Saturday, January 31, 2026

the Amazon hard copy of the 2026 edition of Think Like a Teacher

The Amazon hard copy of my book arrived at the lobby of my building yesterday, and I picked it up just a few minutes ago. Click on the pics to increase their clarity and resolution.

locally printed 2026 copy, 2022 copy, Amazon (still in package, my info mosaicked)

all is revealed (slight order change, L to R: 2022 copy, locally printed copy, Amazon copy)

I just flipped through the newest book, and it looks good. I'll need to read through all of my copies page by page, but for the moment, I'm ecstatic. Everything looks to be in place in terms of images and text formatting. There's some slight page-to-page unevenness with some of the text alignment, but that can't be helped as long as the word processor is set to prevent widows and orphans. And there are risks that come with turning off that setting, too. Damned if you do, etc. I'm not going to worry too much about that particular problem.
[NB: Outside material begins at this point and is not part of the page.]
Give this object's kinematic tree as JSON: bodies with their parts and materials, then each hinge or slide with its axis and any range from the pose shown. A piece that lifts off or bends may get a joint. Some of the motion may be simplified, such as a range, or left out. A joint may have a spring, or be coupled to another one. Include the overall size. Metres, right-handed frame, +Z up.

So in the bottom photo, the leftmost and middle books are both locally printed, therefore both are in the B5 metric format (176 × 250 mm, or 6.9" × 9.8") favored in Korea. The rightmost book, from Amazon, is a US-standard 6" × 9", one of the print sizes offered by Amazon for people self-publishing print-on-demand paperbacks. The perfect-binding quality of the Amazon book seems about the same as the Korean book; the major difference is in the feel of the respective covers. The locally printed Korean version looks glossy, but it was printed by a color printer. When you run your fingers over the surface, you can feel the bumps of the inked parts, so despite the generally good quality, the book's cover has a wee bit of a laser-printed feel to it. The Amazon copy, by contrast, feels perfectly smooth, the way an American paperback should. The only real hint of cheapness is the line along the spine that indicates the manuscript had been tightly clamped together as the padding compound (glue) was applied.
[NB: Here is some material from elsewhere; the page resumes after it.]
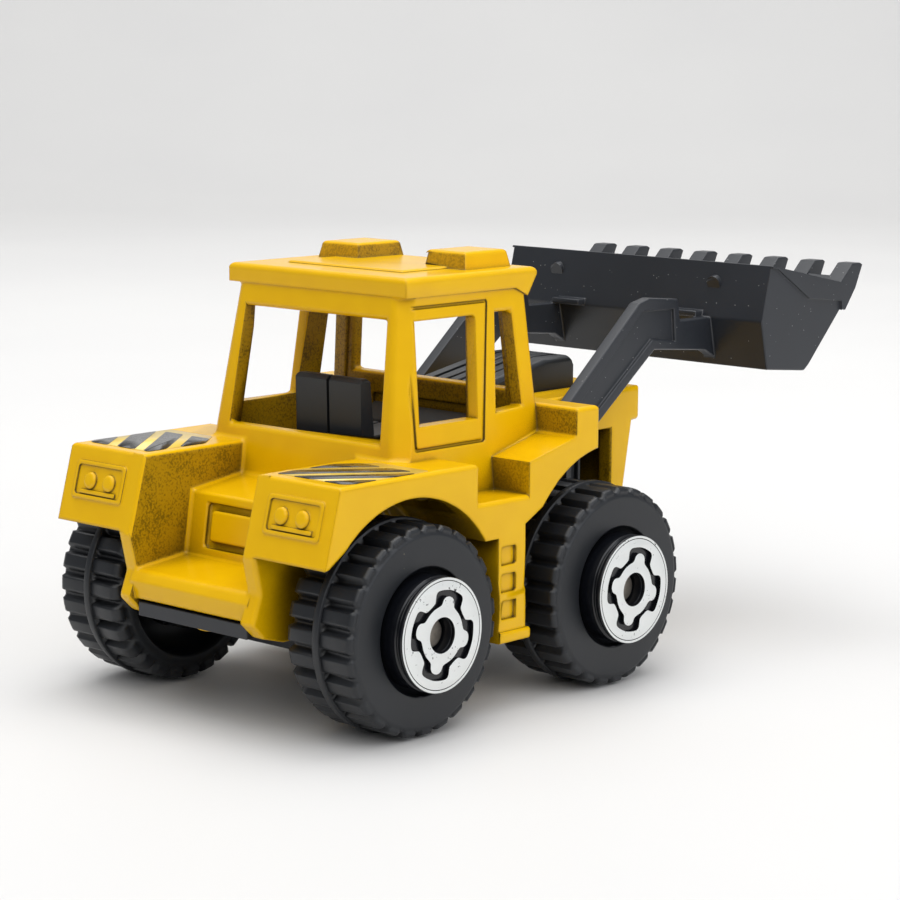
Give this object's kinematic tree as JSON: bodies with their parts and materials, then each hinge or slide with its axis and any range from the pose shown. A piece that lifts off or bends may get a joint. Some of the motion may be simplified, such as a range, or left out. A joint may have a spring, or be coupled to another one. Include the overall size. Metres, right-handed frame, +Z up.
{
  "type": "toy front loader",
  "caption": "Pocket-size toy wheel loader with a die-cast cab body, a tilting toothed shovel on two arms and chunky free-rolling wheels.",
  "frame": {"origin": "centre of the bounding box at ground level, with the shovel raised", "axes": "+X forward along the length to the shovel, +Y to the toy's left, +Z up"},
  "size_m": [0.0746, 0.0396, 0.0384],
  "materials": {
    "yellow_enamel": "thick warm-yellow gloss enamel over a zinc casting",
    "base_black": "satin black moulded plastic",
    "interior_black": "semi-gloss black moulded plastic",
    "shovel_black": "semi-gloss black moulded plastic",
    "steel": "plain steel wire with formed ends",
    "stripe_ink": "printed dark and cream warning bars",
    "tyre_grey": "satin grey-black moulded tyre",
    "hub_black": "gloss black plastic",
    "silver_foil": "hot-stamped silver foil, slightly worn"
  },
  "bodies": {
    "loader": {"body_casting": "yellow_enamel", "base_plate": "base_black", "seat_moulding": "interior_black", "engine_moulding": "interior_black", "rear_axle": "steel", "front_axle": "steel", "stripe_print_left": "stripe_ink", "stripe_print_right": "stripe_ink"},
    "shovel_arms": {"shovel": "shovel_black"},
    "wheel_rear_left": {"tyre_rear_left": "tyre_grey", "hub_rear_left": "hub_black", "hub_print_rear_left": "silver_foil"},
    "wheel_rear_right": {"tyre_rear_right": "tyre_grey", "hub_rear_right": "hub_black", "hub_print_rear_right": "silver_foil"},
    "wheel_front_left": {"tyre_front_left": "tyre_grey", "hub_front_left": "hub_black", "hub_print_front_left": "silver_foil"},
    "wheel_front_right": {"tyre_front_right": "tyre_grey", "hub_front_right": "hub_black", "hub_print_front_right": "silver_foil"}
  },
  "joints": [
    {"name": "shovel_lift", "type": "hinge", "parent": "loader", "child": "shovel_arms", "pos_m": [-0.00595, 0, 0.0165], "axis": [0, 1, 0], "range_deg": [0, 41]},
    {"name": "wheel_rear_left_spin", "type": "hinge", "parent": "loader", "child": "wheel_rear_left", "pos_m": [-0.02695, 0.0141, 0.009], "axis": [0, 1, 0], "continuous": true},
    {"name": "wheel_rear_right_spin", "type": "hinge", "parent": "loader", "child": "wheel_rear_right", "pos_m": [-0.02695, -0.0141, 0.009], "axis": [0, 1, 0], "continuous": true},
    {"name": "wheel_front_left_spin", "type": "hinge", "parent": "loader", "child": "wheel_front_left", "pos_m": [-0.00215, 0.0141, 0.009], "axis": [0, 1, 0], "continuous": true},
    {"name": "wheel_front_right_spin", "type": "hinge", "parent": "loader", "child": "wheel_front_right", "pos_m": [-0.00215, -0.0141, 0.009], "axis": [0, 1, 0], "continuous": true}
  ]
}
And luckily, this time, the Amazon copy seems to be holding together well. In 2022, when I received a hard copy from Amazon, the book was much thinner because it was an English-only manuscript. The Amazon-printed hard-copy version was small at 6" × 9" and very thin—so thin that Amazon's on-site cover-design program wouldn't allow me to write any spine text. As a result, I hate the 2022 Amazon paperback version, which is what prompted me to have the book printed locally four years ago. The Korean print shop had no trouble adding my spine design, even to such a small book. Now, this 2026 edition is twice as thick, so Amazon had room for spine text, and the book is thick enough that Amazon was able to add plenty of padding compound to the perfect binding. As a result, the new book holds together well; no pages are falling out. With every hard copy of the 2022 book I'd ordered, the pages would always fall out, and I assumed that this meant Amazon's printer was shitty. Theoretically, it still might be shitty, but now, I think I know why: Too thin of a book means not enough padding compound for the binding, leading to loose pages that fall out. Any book I want printed via Amazon, from now on, should have at least 150 pages.

. . . 

Okay, I paused a bit to look through the text formatting more closely, and there were some spacing problems with the Korean-language manuscript. I can't fix those in the locally printed copies of my book (which I'll simply be giving away as gifts, anyway), but I can fix the problem for the Amazon copies simply by redoing the MS Word manuscript, printing to PDF, then re-uploading the PDF. Amazon automatically institutes the book-content changes, which appear in anywhere from a few minutes to 24 or so hours. All in all, there's nothing upsetting to report. From this point on, any mistakes remaining in these versions of the book are my responsibility. And what mistakes I saw did not constitute a major tragedy—they're more like a minor annoyance that doesn't affect readability. Right: I've got some editing and re-uploading to do. Second time's a charm, I hope.